The violin tree is just one of the interpenetrations that I mentioned above. Others link circus people with animals (a clown is a rooster, etc...). The violin tree is the hope and the means to fulfill one's dreams. The problem is that Léopold, after picking one of the violins from the tree, breaks a string interrupting the process: the family is doomed never to improve their situation no matter how hard they try.

The first two panels of page 18 of Le petit cirque's 2012 edition. To the circus family the city is a menacing, blocky, empty space. Fritz Lang's expressionist Metropolis isn't far; an hyperbole, again.

Le petit cirque: second and third tiers of page 48 of the 2012 edition.

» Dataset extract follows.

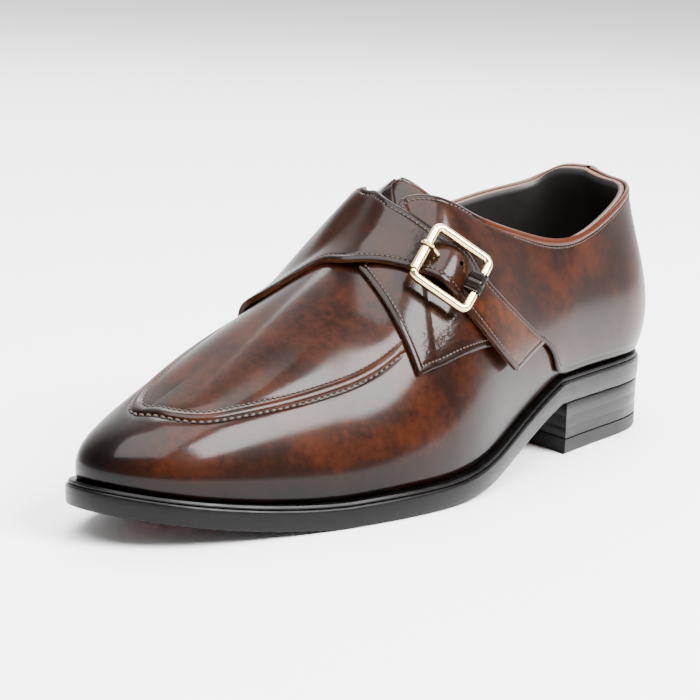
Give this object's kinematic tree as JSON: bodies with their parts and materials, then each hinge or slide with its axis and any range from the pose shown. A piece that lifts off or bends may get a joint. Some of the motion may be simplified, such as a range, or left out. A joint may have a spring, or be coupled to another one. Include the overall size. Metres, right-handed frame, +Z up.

In the image above Carmen deflates an overblown bourgeois. The stereotype is a bit blunt, to say the least, but there's an interesting catch in the sequence: the relation between iconic and verbal expression. Fred puts an idea usually uttered in words ("she deflated him") into drawings. Something that isn't that usual in comics. The same thing happens in the rooster/clown interpenetration mentioned above: the clown is visually a clown; we only know that it is in reality a rooster because of what the characters say about him.
I could go on doing close readings of all the episodes of Le petit cirque (like the one in which Léopold and Carmen offer a wheelchair to their son and break his leg in order for him to enjoy his present - which he does, of course), but the above is enough, I guess...
In conclusion: the circus family wanders aimlessly in an inhospitable landscape, is harassed and hated by almost everybody else and they suffer setback after setback, but they continue their journey because they have to, winning a few small victories along the way... We only get to the sense of it all though after decoding the logic of the book which is the nonlinear, oblique logic of dreams.

Fred sets his little creatures in motion; second tier of Le petit cirque's 2012's edition's last page. Another narrative device: self-referentiality.